■ **INSTRUCTIONS TO FOLLOW**
Answer with one number: how many lines hold the string "from".

**********

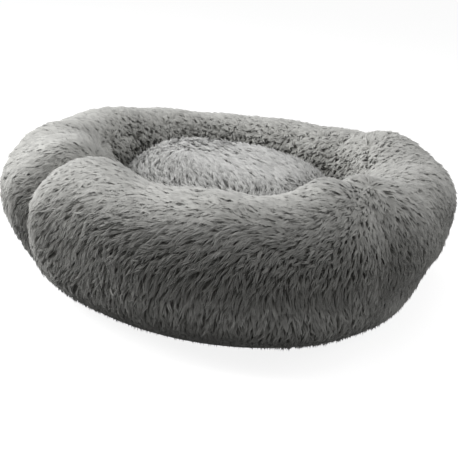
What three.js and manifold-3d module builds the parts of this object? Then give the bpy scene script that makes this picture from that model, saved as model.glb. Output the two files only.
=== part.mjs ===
// Donut pet bed: a round plush rim filled with fibre, and a thick cushion that drops into the well
// Millimetres, Z up; the origin is on the floor under the middle of the bed, and -Y is the front

import * as THREE from 'three';
import Module from 'manifold-3d';
import { mergeVertices } from 'three/addons/utils/BufferGeometryUtils.js';

const wasm = await Module();
wasm.setup();

// The bed as bought
const bedDiameter = 600;
const bedHeight = 169;
const rimWidth = 140;
const panelCount = 8;
const firstSeamAngle = THREE.MathUtils.degToRad(40);

// Cloths, and the gaps that sewn or stacked layers keep
const plushThickness = 16;
const baseClothThickness = 1.6;
const liningThickness = 1.2;
const linerThickness = 1;
const nestGap = 0.4;
const fitGap = 0.3;

// Seat cushion
const cushionThickness = 130;
const cushionClearance = 3;
const cushionWaistShare = 0.385;

// Base seam and the wadding in the floor
const bindingHeight = 5;
const bindingProud = 1;
const waddingInset = 7;
const waddingOverZip = 1.5;
const waddingSlack = 1;

// Zip in the base, closed with the slider at its +X end
const zipLength = 300;
const coilWidth = 2.4;
const coilHeight = 1.4;
const coilSlit = 1.8;
const tapeWidth = 16.1;
const tapeThickness = 0.6;
const tapeOverhang = 1.4;
const tapeTail = 2.4;
const stopLength = 3;

// Slider of the zip and its pull
const sliderLength = 12;
const sliderNoseWidth = 6.4;
const sliderPlate = 1.2;
const sliderNeckWidth = 1.2;
const sliderNeckLength = 4;
const sliderGuide = 1;
const bailLength = 8;
const bailWidth = 2;
const bailWire = 0.8;
const bailClearance = 0.3;
const pullLength = 27;
const pullThickness = 1.2;
const pullArmWidth = 1.3;
const pullSlotLength = 4.4;
const pullTipWidth = 7.6;
const channelSpare = 20;

// Shape of the rim's section and of its seams, as shares and exponents
const upperRoundness = 2.2;
const lowerRoundness = 2.45;
const hemTuckShare = 0.8;
const cushionUpperRoundness = 2.6;
const cushionLowerRoundness = 3.5;
const seamReachShare = 0.22;
const seamShiftShares = [-0.05, 0, 0, 0, -0.14, -0.12, 0, 0];
const seamPinchShares = [0.07, 0.04, 0.04, 0.08, 0.16, 0.02, 0.1, 0.04];
const outwardSwellShares = [0, 0.05, -0.01, 0.105, -0.07, -0.09, -0.178, 0.235];
const crestSwellShares = [-0.145, -0.22, -0.055, 0.045, 0.01, 0.08, 0.06, 0.235];
const lowSwellShares = [0, 0, 0, -0.21, 0.09, 0.5, -0.485, 0.05];
const panelStepShares = [0, 0.05, 0.13, 0.25, 0.42, 0.58, 0.75, 0.87, 0.95];

// How finely round shapes are cut
const sectionSteps = 16;
const fadeTurn = THREE.MathUtils.degToRad(55);
const linerSlitHalfTurn = THREE.MathUtils.degToRad(8);
const cushionSeamTurn = THREE.MathUtils.degToRad(-50);
const cushionSides = 48;
const halfDiscSteps = 32;
const discSteps = 64;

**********

■ **TASK ANSWER**
4